Selon le témoignage de son frère Chafaï (un témoignage conservé au musée du Moudjahid Mahmoud-Guennez de Tébessa), la jeune Mehania, née en 1940, vivait dans une humble demeure avec sa mère, Dziria, son père, Salah, et ses cinq frères et sœurs.
La maison familiale servait de refuge aux Moudjahidine qui venaient aussi s’y approvisionner en vivres et en armes, le père de la jeune fille étant, à cette époque, chargé de collecter les contributions destinées à la lutte armée (provisions, armes, fonds et autres) dans la région d’El Ma Labiodh.

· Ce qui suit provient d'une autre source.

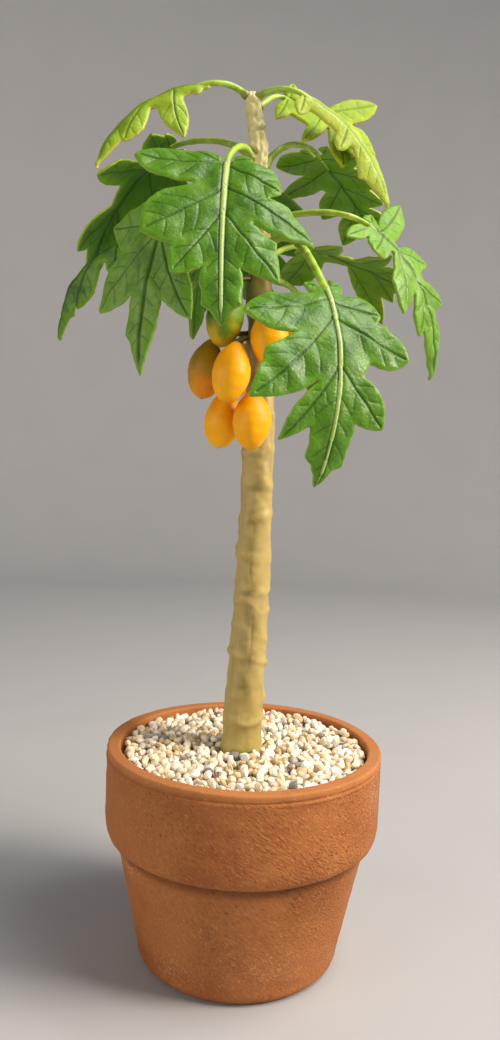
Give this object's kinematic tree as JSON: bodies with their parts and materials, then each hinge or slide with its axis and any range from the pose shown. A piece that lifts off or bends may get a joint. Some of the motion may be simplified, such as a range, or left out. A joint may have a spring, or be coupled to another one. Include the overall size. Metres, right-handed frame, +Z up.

Les déclarations de Chafaï, dûment consignées et préservées, indiquent que le commandant du centre d'interrogatoire et de torture d’El Ma Labiodh, l'officier français Weiss de sinistre mémoire, avait, à cette époque, renforcé le contrôle de la zone et mis en garde le père contre toute collusion avec ce qu’il appelait les "fellaghas", l’invitant même à quitter la dechra pour vivre à El Ma Labiodh en échange d’une pension de vieillesse et d’une permission à ses enfants d'étudier dans les écoles françaises.
Un jour de novembre 1957, Weiss, ayant eu vent du fait que des Moudjahidine fréquentaient la maison de Salah, ordonna un ratissage de la région au moyen de trois hélicoptères et de dizaines de soldats. Il fit passer au peigne fin toutes les maisons du voisinage, se réservant la demeure de Salah dont il entreprit personnellement la fouille.
L'officier avait ensuite enfermé le père de Mehania dans un réduit creusé dans le sol et recouvert d’une lourde trappe, avant de retourner à la maison où il trouva plusieurs femmes parmi lesquelles il "sélectionna" Mehania, alors âgée de 17 ans, pour l'interroger sur les Moudjahidine. Il essaya de la tirer par la main, mais sa belle-sœur Zineb s’y était opposée de toutes ses forces et l’en empêcha, conduisant Weiss (qui désespérait d’être en tête-à-tête avec Mehania) à asséner un violent coup de pied à Zineb.
Révoltée par le geste brutal de l’officier, la jeune Mehania se saisit d’un manche de pilon en cuivre (R’zam) et frappa Weiss qui s’affala sur le sol, ensanglanté et inconscient, ce dont profitèrent les autres femmes pour le rouer de coups avant de le laisser pour mort.
Toutefois, l’officier français reprit connaissance et commença à donner de stridents coups de sifflet pour donner l’alerte et appeler à l’aide. Vexé et se considérant sans doute humilié, il choisit la malheureuse Mehania et sa cousine Aïcha qu’il a emmenées à El Ma Labiodh pour les interroger et donner libre cours à ses instincts de tortionnaire.
Les deux femmes, avait rapporté Chafaï (le frère de la Martyre), avaient été soumises, 8 jours durant, aux pires atrocités par les soldats qui ne se privèrent d’abuser d’elles. Au 9ème jour, les deux femmes furent emmenées dans le lit d’un oued, à l'abri des regards, où elles furent traînées sans ménagement, les chevilles entravées et les poignets attachés derrière par du fil de fer barbelé.
Elles furent ensuite égorgées, d’une oreille à l’autre, avant que les soldats ne s’acharnent sur la jeune Mehania dont l’abdomen fut transpercé de coups de couteau jusqu’à ce que son foie jaillisse de son corps.
Les masures de la dechra furent incendiées et les pires représailles s’abattirent sur toutes celles et tous ceux portaient le nom de Bendjedda, a rapporté Chafaï dans son témoignage.
A l’avènement de l’indépendance, les dépouilles des deux Martyres, sommairement enterrées dans le lit de l’oued où elles avaient subi les plus abominables sévices, ont été réinhumées au cimetière des Chouhada du lieu-dit Zakik, sur le territoire de la commune d’Ogla Melha. Une statue de l’héroïne Mehania Bendjedda a été érigée au musée du Moudjahid, à Alger, et le plus vieil hôpital de la wilaya de Tébessa a été baptisé de son nom.
Cette martyre, ainsi que des dizaines d’autres dans la wilaya de Tébessa, dont Zerfaoui Fatima bent Ali, Khadija Hamida, épouse Bouregaâ, Bouziane Khadidja bent Abdelhafid, Brik Ghazala bent Soltane, et d'autres encore et encore, demeurent un symbole de courage et de résilience face aux atrocités coloniales.